- Radanovići Location within Montenegro
- Country: Montenegro
- Region: Coastal
- Municipality: Kotor

Population (2011)
- • Total: 752
- Time zone: UTC+1 (CET)
- • Summer (DST): UTC+2 (CEST)

= Radanovići, Kotor =

Radanovići (Montenegrin Cyrillic: Радановићи) is a small town in the municipality of Kotor, Montenegro. The town is the largest settlement of the historical rural region of Grbalj in the coastal region of Montenegro.
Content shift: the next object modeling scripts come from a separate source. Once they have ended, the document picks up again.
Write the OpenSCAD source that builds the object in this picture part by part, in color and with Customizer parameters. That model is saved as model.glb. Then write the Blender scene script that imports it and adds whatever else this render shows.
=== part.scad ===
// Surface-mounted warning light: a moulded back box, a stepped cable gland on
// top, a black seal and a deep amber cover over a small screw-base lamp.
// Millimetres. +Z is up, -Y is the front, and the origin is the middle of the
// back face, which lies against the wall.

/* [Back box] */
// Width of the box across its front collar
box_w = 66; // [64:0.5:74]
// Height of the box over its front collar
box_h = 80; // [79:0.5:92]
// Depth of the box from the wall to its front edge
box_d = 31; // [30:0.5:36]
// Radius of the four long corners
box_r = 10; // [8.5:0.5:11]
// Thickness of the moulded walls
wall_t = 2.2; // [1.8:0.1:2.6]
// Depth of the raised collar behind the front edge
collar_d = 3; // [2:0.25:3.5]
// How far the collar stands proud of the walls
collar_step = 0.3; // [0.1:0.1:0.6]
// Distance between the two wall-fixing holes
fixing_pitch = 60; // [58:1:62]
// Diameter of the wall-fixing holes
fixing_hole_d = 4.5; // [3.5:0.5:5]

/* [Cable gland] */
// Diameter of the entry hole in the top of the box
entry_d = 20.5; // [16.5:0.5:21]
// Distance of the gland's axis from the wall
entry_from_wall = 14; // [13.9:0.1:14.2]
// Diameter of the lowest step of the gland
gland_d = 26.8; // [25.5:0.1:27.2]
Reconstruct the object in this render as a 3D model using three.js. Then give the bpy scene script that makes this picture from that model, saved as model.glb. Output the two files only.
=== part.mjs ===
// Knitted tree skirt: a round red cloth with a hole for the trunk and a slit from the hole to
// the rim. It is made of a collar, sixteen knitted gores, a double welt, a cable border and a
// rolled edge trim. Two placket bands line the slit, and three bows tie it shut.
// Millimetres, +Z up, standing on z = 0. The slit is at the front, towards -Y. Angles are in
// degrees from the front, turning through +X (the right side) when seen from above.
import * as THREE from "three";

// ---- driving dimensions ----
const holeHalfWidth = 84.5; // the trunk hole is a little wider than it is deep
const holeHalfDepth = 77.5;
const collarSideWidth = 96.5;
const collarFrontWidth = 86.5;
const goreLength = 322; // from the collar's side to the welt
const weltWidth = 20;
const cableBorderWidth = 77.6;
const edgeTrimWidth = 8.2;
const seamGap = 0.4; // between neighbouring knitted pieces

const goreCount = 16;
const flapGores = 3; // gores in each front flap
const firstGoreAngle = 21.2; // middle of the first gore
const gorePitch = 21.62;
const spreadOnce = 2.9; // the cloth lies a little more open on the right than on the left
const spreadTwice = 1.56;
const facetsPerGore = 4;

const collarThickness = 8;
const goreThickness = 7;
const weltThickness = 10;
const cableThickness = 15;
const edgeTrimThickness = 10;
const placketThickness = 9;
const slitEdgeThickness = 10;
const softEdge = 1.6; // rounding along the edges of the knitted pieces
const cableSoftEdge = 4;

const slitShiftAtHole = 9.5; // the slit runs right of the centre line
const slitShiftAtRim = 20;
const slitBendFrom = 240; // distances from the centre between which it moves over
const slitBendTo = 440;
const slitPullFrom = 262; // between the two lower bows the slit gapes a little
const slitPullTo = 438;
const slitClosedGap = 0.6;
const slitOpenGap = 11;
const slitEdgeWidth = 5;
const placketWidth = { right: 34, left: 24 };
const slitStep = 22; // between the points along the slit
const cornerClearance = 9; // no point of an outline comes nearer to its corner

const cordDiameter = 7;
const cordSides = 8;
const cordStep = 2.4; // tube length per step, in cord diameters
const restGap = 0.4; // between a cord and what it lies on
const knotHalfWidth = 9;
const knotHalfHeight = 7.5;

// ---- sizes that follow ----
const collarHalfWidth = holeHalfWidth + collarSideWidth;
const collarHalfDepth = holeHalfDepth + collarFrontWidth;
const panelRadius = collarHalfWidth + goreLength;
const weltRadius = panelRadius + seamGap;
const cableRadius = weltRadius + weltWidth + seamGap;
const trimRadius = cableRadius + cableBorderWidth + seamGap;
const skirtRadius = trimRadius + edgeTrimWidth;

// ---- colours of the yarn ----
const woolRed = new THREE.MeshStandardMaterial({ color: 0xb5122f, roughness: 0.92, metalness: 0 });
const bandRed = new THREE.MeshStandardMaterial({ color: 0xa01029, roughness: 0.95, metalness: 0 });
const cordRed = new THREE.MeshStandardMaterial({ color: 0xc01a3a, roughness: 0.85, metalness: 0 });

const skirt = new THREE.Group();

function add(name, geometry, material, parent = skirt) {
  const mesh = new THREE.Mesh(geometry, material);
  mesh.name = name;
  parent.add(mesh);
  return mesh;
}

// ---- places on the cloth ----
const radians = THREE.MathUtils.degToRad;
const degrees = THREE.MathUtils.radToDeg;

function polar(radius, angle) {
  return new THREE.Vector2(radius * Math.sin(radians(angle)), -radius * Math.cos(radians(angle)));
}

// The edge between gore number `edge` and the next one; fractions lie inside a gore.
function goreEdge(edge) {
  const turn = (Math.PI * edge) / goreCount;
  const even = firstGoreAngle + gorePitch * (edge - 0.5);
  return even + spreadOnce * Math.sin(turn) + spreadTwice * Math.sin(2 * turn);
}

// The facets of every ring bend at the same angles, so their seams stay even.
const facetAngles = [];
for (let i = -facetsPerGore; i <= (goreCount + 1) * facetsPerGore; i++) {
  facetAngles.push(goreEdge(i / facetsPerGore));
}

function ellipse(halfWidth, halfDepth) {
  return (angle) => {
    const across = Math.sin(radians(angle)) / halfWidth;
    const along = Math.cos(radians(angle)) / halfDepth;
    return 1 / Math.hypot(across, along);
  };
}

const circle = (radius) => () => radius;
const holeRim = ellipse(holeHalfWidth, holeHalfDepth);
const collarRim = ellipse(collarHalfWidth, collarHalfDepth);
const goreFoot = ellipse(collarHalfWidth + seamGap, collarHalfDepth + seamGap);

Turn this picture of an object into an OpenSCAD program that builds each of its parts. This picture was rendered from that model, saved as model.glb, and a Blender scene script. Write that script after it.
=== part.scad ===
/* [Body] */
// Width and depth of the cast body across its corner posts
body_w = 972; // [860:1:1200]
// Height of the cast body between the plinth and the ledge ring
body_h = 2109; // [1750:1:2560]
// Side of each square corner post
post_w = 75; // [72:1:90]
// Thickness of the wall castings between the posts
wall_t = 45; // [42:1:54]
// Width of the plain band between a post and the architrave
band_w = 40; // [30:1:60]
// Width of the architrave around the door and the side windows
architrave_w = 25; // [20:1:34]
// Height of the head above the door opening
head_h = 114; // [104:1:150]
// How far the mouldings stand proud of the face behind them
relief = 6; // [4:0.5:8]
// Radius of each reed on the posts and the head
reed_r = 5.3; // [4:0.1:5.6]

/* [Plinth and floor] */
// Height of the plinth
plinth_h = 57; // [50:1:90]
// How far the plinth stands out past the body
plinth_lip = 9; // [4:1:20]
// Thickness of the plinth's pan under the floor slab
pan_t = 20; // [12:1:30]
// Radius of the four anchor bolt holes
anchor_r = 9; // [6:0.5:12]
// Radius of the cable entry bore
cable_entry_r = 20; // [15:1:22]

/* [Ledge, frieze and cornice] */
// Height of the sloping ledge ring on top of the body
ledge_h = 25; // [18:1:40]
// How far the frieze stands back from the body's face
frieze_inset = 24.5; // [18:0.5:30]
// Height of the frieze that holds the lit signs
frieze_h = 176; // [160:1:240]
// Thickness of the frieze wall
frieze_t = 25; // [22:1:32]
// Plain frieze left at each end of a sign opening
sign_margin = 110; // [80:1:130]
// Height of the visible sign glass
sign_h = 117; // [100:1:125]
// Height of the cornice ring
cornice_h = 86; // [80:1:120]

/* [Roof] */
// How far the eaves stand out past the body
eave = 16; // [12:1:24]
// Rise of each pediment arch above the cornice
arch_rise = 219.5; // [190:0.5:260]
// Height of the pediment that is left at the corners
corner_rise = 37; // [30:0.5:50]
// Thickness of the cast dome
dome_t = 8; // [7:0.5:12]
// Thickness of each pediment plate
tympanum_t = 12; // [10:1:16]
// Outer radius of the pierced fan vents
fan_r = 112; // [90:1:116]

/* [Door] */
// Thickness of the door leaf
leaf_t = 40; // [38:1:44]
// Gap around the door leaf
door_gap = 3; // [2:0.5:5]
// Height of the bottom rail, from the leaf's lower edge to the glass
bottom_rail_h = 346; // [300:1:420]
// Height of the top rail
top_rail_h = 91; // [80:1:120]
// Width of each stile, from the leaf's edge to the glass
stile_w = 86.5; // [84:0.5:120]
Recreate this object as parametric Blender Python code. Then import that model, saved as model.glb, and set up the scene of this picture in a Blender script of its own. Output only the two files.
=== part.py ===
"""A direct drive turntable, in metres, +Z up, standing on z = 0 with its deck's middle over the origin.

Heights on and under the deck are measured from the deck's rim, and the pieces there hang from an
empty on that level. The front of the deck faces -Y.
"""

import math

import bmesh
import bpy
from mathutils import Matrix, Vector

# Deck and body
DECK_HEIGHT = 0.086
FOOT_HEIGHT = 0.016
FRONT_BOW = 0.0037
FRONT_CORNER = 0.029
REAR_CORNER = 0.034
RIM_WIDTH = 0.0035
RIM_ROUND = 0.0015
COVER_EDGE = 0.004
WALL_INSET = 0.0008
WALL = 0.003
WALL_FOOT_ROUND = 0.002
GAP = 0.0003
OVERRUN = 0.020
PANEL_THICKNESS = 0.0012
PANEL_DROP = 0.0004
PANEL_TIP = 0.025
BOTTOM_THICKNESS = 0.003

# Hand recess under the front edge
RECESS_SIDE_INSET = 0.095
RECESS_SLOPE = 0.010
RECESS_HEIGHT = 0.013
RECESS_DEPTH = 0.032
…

The town of Radanovići is located near the main road between Budva and the Bay of Kotor region.

==Demographics==
The settlement has a population of 752 inhabitants, according 2011 census, and is mainly populated by Serbs (63.69%), with a significant population of Montenegrins (21.14%)

==Transport==
The town of Radanovići is situated approximately halfway between two main Montenegrin tourist destinations, Budva and Kotor, on the main road that connects these two. Tivat Airport is 7.5 km (4.6 mi) away, and there are regular flights to Belgrade throughout the year, and dozens of charter planes land daily at the airport during the summer season.

==Sports==
Local football team OFK Grbalj play at Stadion Donja Sutvara and currently compete in the Montenegrin First League.